Dataset excerpt:
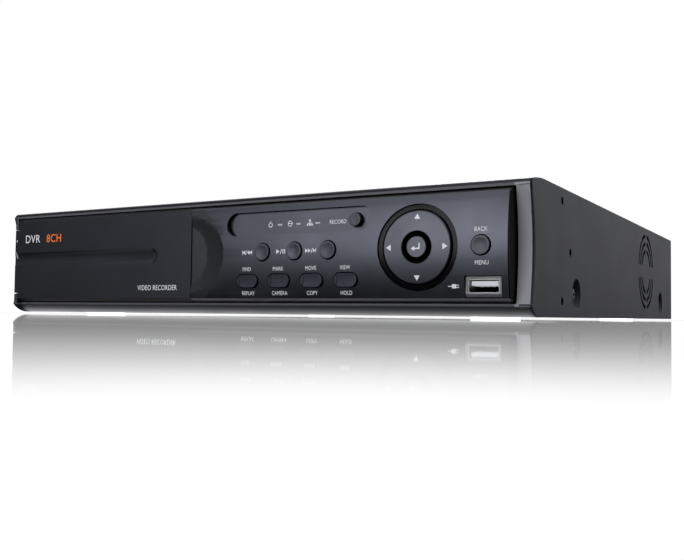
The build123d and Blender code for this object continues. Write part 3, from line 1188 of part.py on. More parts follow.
NODES = {
    "top_cover": make_top_cover,
    "base_pan": make_base_pan,
    "cover_screws": make_cover_screws,
    "feet": make_feet,
    "trim_frame": lambda: TRIM,
    "bezel_frame": lambda: make_bezel_frame(TRIM),
    "hinge_pins": make_hinge_pins,
    "door": make_door,
    "control_panel": make_control_panel,
    "status_window": make_status_window,
    "light_pipes": make_light_pipes,
    "dpad_outer_ring": make_dpad_outer_ring,
    "dpad_rocker": make_dpad_rocker,
    "dpad_inner_ring": make_dpad_inner_ring,
    "dpad_gimbal": make_gimbal,
    "enter_button": make_enter_key,
    "usb_surround": make_usb_surround,
    "usb_shell": make_usb_shell,
    "usb_tongue": make_usb_tongue,
    "front_board": make_front_board,
    "tact_switches": make_tact_switches,
    "status_leds": make_status_leds,
    "ribbon_cable": make_ribbon_cable,
    "main_board": make_main_board,
    "board_standoffs": make_standoffs,
    "inner_screws": make_inner_screws,
    "drive_bracket": make_drive_bracket,
    "hard_drive": make_hard_drive,
    "heatsink": make_heatsink,
    "board_chips": make_chips,
    "capacitors": make_capacitors,
    "cell_holder": make_cell_holder,
    "coin_cell": make_coin_cell,
    "drive_leads": make_sata_cables,
    "optical_drive": make_optical_drive,
    "optical_bezel": make_optical_bezel,
    "eject_button": make_eject_key,
    "fan_frame": make_fan_frame,
    "fan_rotor": make_fan_rotor,
    "bnc_shells": make_bnc_shells,
    "bnc_insulators": make_bnc_insulators,
    "bnc_bodies": make_bnc_bodies,
    "audio_jacks": make_audio_jacks,
    "audio_cores": make_audio_cores,
    "vga_port": make_vga_port,
    "vga_insert": make_vga_insert,
    "hdmi_port": make_hdmi_port,
    "network_port": make_network_port,
    "terminal_block": make_terminal_block,
    "power_jack": make_power_jack,
    "earth_screw": make_earth_screw,
}

for name, maker in NODES.items():
    export(name, maker())
for name, (key_x, key_z) in zip(ROUND_NAMES, ROUND_PLACES):
    export(name, make_round_key(key_x, key_z, ROUND_R, ROUND_FACE, FLANGE_Y))
for name, (key_x, key_z) in zip(OVAL_NAMES, OVAL_PLACES):
    export(name, make_oval_key(key_x, key_z))
export("record_button", make_round_key(RECORD_X, WINDOW_Z - 0.4, RECORD_R, RECORD_FACE, 0.1))
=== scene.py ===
"""Looks of a compact desktop video recorder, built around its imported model.

Sizes here are millimetres in the maker's own axes: X to the right seen from the front, Y back from
the front corners of the side plates, and Z up from the underside of the casing. Place turns them
into metres in the model's frame.
"""

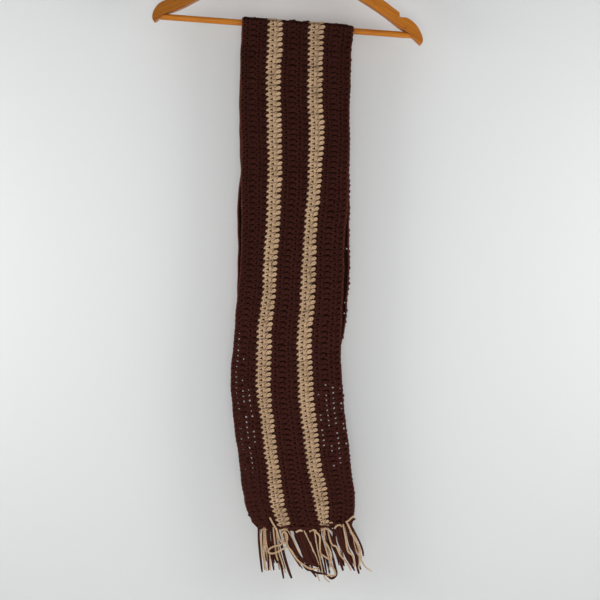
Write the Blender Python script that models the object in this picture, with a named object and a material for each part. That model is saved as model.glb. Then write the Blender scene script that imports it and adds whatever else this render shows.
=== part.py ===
"""A crochet scarf hung folded in half over the bar of a wooden clothes hanger.

Lengths are in metres. +X is to the right of the front view, +Y points away from the viewer and +Z is up.
The origin is the point inside the top of the hook where a rail or nail carries the hanger.
"""

from collections import namedtuple
from math import cos, pi, radians, sin

import bmesh
import bpy
import numpy as np

for old in list(bpy.data.objects):
    bpy.data.objects.remove(old, do_unlink=True)

MM = 0.001
SEAM = 0.3 * MM  # clearance between pieces that touch


def material(name, colour, roughness, metallic=0.0):
    made = bpy.data.materials.new(name)
    made.use_nodes = True
    shader = made.node_tree.nodes["Principled BSDF"]
    shader.inputs["Base Color"].default_value = (*colour, 1.0)
    shader.inputs["Roughness"].default_value = roughness
    shader.inputs["Metallic"].default_value = metallic
    return made


def solid(name, points, faces, look):
    """One named closed body from points in metres."""
    mesh = bpy.data.meshes.new(name)
    mesh.from_pydata([tuple(p) for p in points], [], faces)
    built = bmesh.new()
    built.from_mesh(mesh)
    bmesh.ops.recalc_face_normals(built, faces=built.faces)
    built.to_mesh(mesh)
    built.free()
    mesh.materials.append(look)
    placed = bpy.data.objects.new(name, mesh)
    bpy.context.scene.collection.objects.link(placed)
    return placed


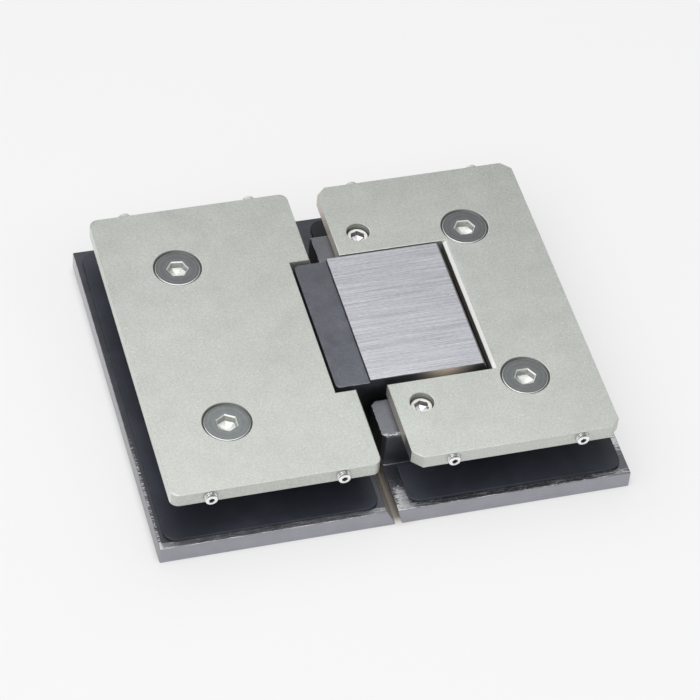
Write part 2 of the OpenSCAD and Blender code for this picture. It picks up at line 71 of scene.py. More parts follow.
# Depth of a thread's groove as a share of its pitch, and of a socket's cone as one of its half width.
THREAD_DEPTH = 0.6
CONE_DEPTH = 0.35
Colour = tuple[float, float, float]
Point = tuple[float, float, float]
SLOT_OF_NODE = {row["node"]: row["material_slot"] for row in frame["record"]["subparts"]}
BODY_OF_NODE = {
    node: body for body, nodes in frame["record"]["behaviour"]["bodies"].items() for node in nodes
}


class Leaf(Enum):
    """The two halves of the hinge, by the name of the body that carries them."""

    FIXED = "fixed_leaf"
    DOOR = "door_leaf"

    @property
    def prefix(self) -> str:
        """First word of the names of this leaf's pieces."""
        return self.value.split("_")[0]


class Side(Enum):
    """Where a paired piece lies along the pivot pin."""

    NEAR = -1
    FAR = 1

    @property
    def word(self) -> str:
        """Word for this side in the names of pieces."""
        return self.name.lower()


class Axis(Enum):
    """Direction that a turned piece's own axis points in: its head's side."""

    UP = (0.0, 0.0, 1.0)
    NEAR = (0.0, -1.0, 0.0)
    FAR = (0.0, 1.0, 0.0)
    RIGHT = (1.0, 0.0, 0.0)

    def turn(self) -> np.ndarray:
        """Rotation, as rows of a 3 by 3 array, that takes the Z axis to this direction."""
        return np.array(Vector((0.0, 0.0, 1.0)).rotation_difference(Vector(self.value)).to_matrix())


def grey(level: float, tint: Colour = (1.0, 1.0, 1.0)) -> Colour:
    """A near-neutral linear colour: one level times a tint."""
    return (level * tint[0], level * tint[1], level * tint[2])


def span(node: str) -> tuple[np.ndarray, np.ndarray]:
    """Lowest and highest corner of a node at rest, in millimetres."""
    low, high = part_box(node)
    return np.array(low) / MM, np.array(high) / MM


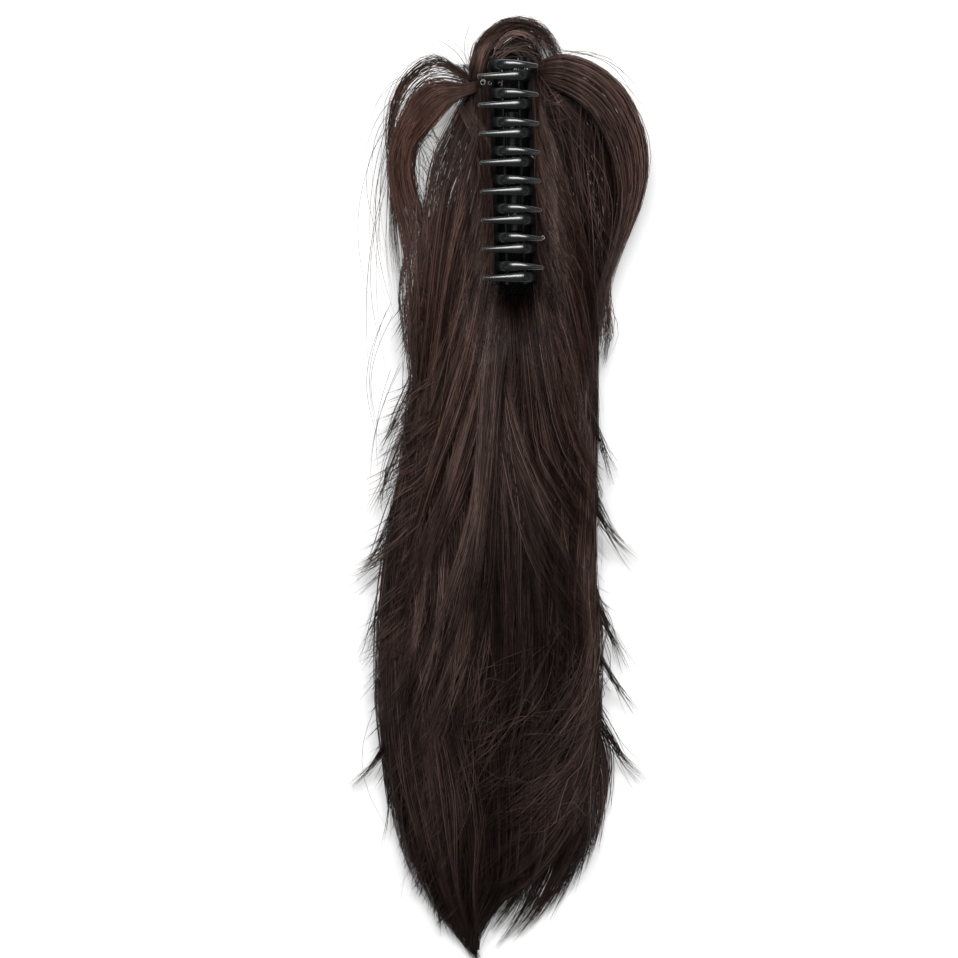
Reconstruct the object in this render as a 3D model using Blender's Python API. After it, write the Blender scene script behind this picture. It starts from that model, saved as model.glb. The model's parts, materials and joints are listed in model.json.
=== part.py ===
"""Ponytail hairpiece on a claw clip, lying on its back with the teeth up.

The clip's hinge runs along Y. The tail falls away towards -Y, and +X is the side of the big loop.
The origin is on the surface that the hair lies on, under the middle of the clip.
"""

import math

import bmesh
import bpy
from mathutils import Matrix, Vector

# Claw clip
JAW_LENGTH = 0.0996
JAW_WALL = 0.0020
JAW_HALF_WIDTH = 0.0082
WALL_TOP = 0.0125
CLAW_HEIGHT = 0.0240
TEETH_PER_JAW = 8
TOOTH_PITCH = 0.01265
TOOTH_STAGGER = 0.0050
TOOTH_ROOT_WIDTH = 0.0050
TOOTH_TIP_WIDTH = 0.0018
TOOTH_THICKNESS = 0.0025
TOOTH_TIP_DROP = 0.0026
RIGHT_TOOTH_REACH = 0.0145
LEFT_TOOTH_REACH = 0.0120
JAW_OPENING_DEG = 42.0

# Hinge
PIN_HEIGHT = 0.0230
PIN_RADIUS = 0.0014
PIN_SPARE = 0.0010
KNUCKLE_WALL = 0.00145
KNUCKLE_LENGTH = 0.0080
SIDE_GAP = 0.0004
BORE_GAP = 0.00035
SPRING_WIRE_RADIUS = 0.00045
SPRING_TURNS = 7
SPRING_ROOM = 0.0184
SPRING_LEG = 0.0070
SPRING_LEG_ANGLE_DEG = 66.0

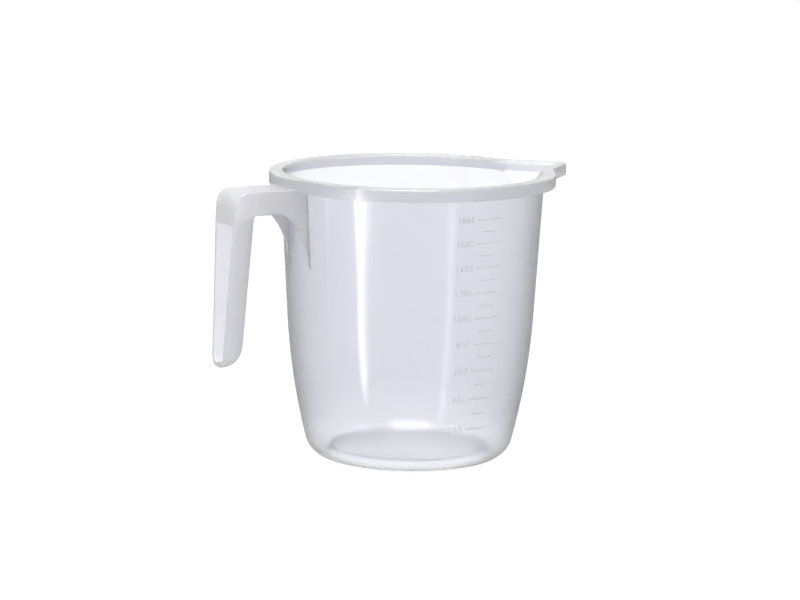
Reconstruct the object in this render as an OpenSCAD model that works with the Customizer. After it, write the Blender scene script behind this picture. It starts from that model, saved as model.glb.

# [Your task]
In the listing above, find the line with "for name, maker" and the line with "return made", then print exactly those lines and every line between them.

# [Output]
for name, maker in NODES.items():
    export(name, maker())
for name, (key_x, key_z) in zip(ROUND_NAMES, ROUND_PLACES):
    export(name, make_round_key(key_x, key_z, ROUND_R, ROUND_FACE, FLANGE_Y))
for name, (key_x, key_z) in zip(OVAL_NAMES, OVAL_PLACES):
    export(name, make_oval_key(key_x, key_z))
export("record_button", make_round_key(RECORD_X, WINDOW_Z - 0.4, RECORD_R, RECORD_FACE, 0.1))
=== scene.py ===
"""Looks of a compact desktop video recorder, built around its imported model.

Sizes here are millimetres in the maker's own axes: X to the right seen from the front, Y back from
the front corners of the side plates, and Z up from the underside of the casing. Place turns them
into metres in the model's frame.
"""

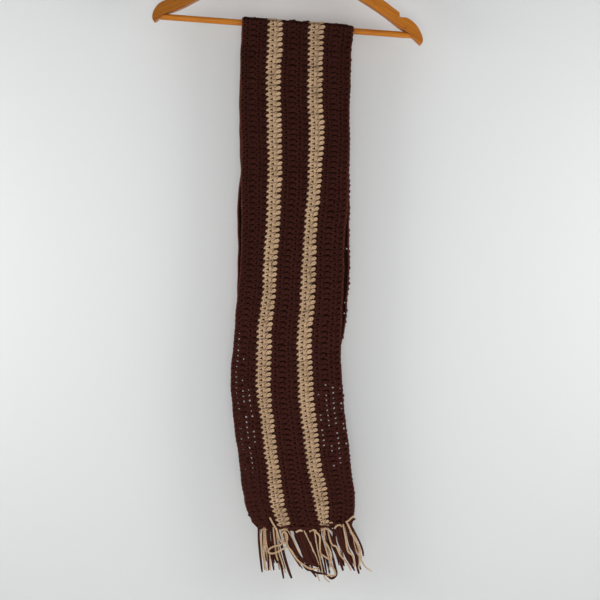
Write the Blender Python script that models the object in this picture, with a named object and a material for each part. That model is saved as model.glb. Then write the Blender scene script that imports it and adds whatever else this render shows.
=== part.py ===
"""A crochet scarf hung folded in half over the bar of a wooden clothes hanger.

Lengths are in metres. +X is to the right of the front view, +Y points away from the viewer and +Z is up.
The origin is the point inside the top of the hook where a rail or nail carries the hanger.
"""

from collections import namedtuple
from math import cos, pi, radians, sin

import bmesh
import bpy
import numpy as np

for old in list(bpy.data.objects):
    bpy.data.objects.remove(old, do_unlink=True)

MM = 0.001
SEAM = 0.3 * MM  # clearance between pieces that touch


def material(name, colour, roughness, metallic=0.0):
    made = bpy.data.materials.new(name)
    made.use_nodes = True
    shader = made.node_tree.nodes["Principled BSDF"]
    shader.inputs["Base Color"].default_value = (*colour, 1.0)
    shader.inputs["Roughness"].default_value = roughness
    shader.inputs["Metallic"].default_value = metallic
    return made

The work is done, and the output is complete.